JavaScript Binding (dybuf-js)

This directory contains the JavaScript port of the dybuf dynamic buffer. It mirrors the core semantics of the C and Python implementations—fixed-width integers, compact varints, and typdex helpers—but runs entirely on native JavaScript primitives.

Runtime requirements

• BigInt support (stage 4 as of 2018) and DataView#getBigUint64 / setBigUint64. We intentionally do not ship a fallback shim; environments must be equivalent to Chrome 67+, Node.js 10.4+, Safari 14+, or Edge Chromium.
• ES modules. The implementation exports DyBuf with export default.

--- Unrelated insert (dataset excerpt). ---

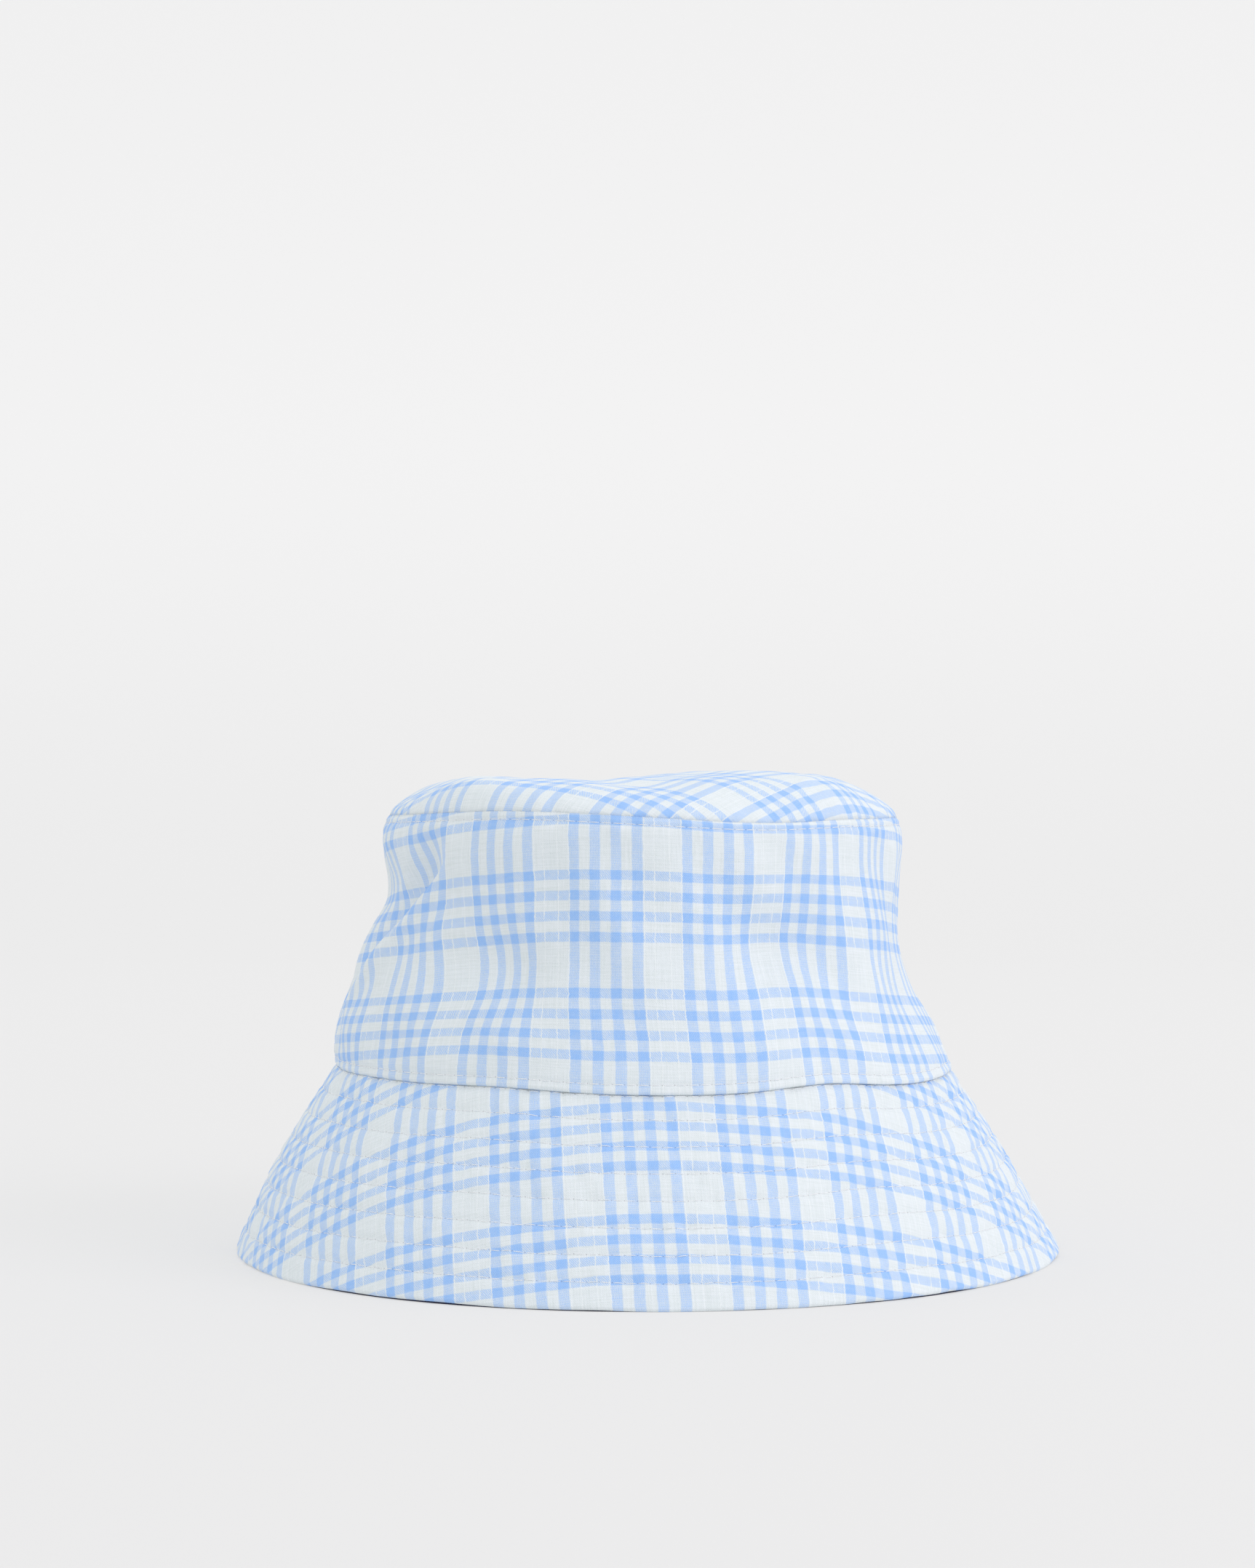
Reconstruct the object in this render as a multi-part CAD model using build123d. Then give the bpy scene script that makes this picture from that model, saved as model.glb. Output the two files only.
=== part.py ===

If either BigInt or the 64-bit DataView APIs are missing, module evaluation throws immediately so callers fail fast during startup.

Feature parity

• Variable-length readers behave like the C/Python bindings: a length of 0 yields an empty ArrayBuffer/string, whereas null still signals EOF or protocol errors.

• Read/write unsigned integers from 1 to 8 bytes (getULong(length) / putULong(length)) using native BigInt arithmetic.

• putTypdex / getTypdex match the canonical bit layout, and legacy helpers remain as aliases.

• Named exports TYPDEX_TYP_* mirror the canonical typdex enum so callers don't hard-code magic numbers. The same constants are exposed as static fields on DyBuf.

• getVarULong / putVarULong and getVarLong / putVarLong follow the same varint/zig-zag encoding as the C library.

• getVarString / putVarString encode UTF-8 payloads without a trailing terminator for parity with Python bindings, while getCStringWithVarLength / putCStringWithVarLength preserve the C-style \0 suffix when needed.

• getCStringWithVarLength trims, and putCStringWithVarLength appends, the trailing null terminator so C fixtures round-trip faithfully. Legacy getStringWithVarLength / putStringWithVarLength remain as aliases for now.

• Buffer cursor semantics (position, limit, flip, rewind, compact) are aligned with the canonical implementation.

• Bulk payload helpers (getBytesWithVarLength, putBytesWithVarLength, etc.) work with ArrayBuffer instances.

• The Node-based regression suite covers typdex layouts, varint/zig-zag boundaries, and zero-length payload semantics.

Known gaps vs. C/Python

• putLastBytes currently expects an ArrayBuffer. Accepting TypedArray views is a potential follow-up improvement.

Next steps

• Generate golden fixtures from the C implementation and plug them into the Node test suite for cross-language parity checks.
• Expand byte helpers to accept TypedArray views directly (mirroring the C/Python ergonomics).
• Wire the package into CI so npm test runs automatically alongside the other bindings.

Usage

import DyBuf from './DyBuf.js';

const buf = new DyBuf(32);
buf.putUInt(0xDEADBEEF)
   .putVarULong(300n)
   .flip();

console.log(buf.getUInt().toString(16)); // deadbeef
console.log(buf.getVarULong());          // 300n

Development notes

• Run npm test (Node 18+ recommended) inside this directory for the regression suite.
• Regenerate golden data with tools/generate_fixtures.sh (it also runs the C verifier) and keep the JSON cases under fixtures/v1/ so the Node tests pick up the shared fixtures.
• The module has no build step; node -e "import('./DyBuf.js')" still works for quick manual pokes.
• When adding features, ensure they remain compatible with the canonical C fixtures once the cross-language regression suite is in place.

Publishing to npm

Manual releases use the plain source files in this directory:

1. Bump the version in package.json to the desired release.
2. From the repo root, regenerate fixtures if needed: tools/generate_fixtures.sh.
3. Back in js/, run npm test (the prepublish hook reruns this and fails if fixtures are missing).
4. Ensure your local ~/.npmrc has an automation token (//registry.npmjs.org/:_authToken=...).
5. Publish the module: npm publish --access public.

Trusted Publishing via GitHub Actions can replace the token step later, but these commands work on macOS/Linux today.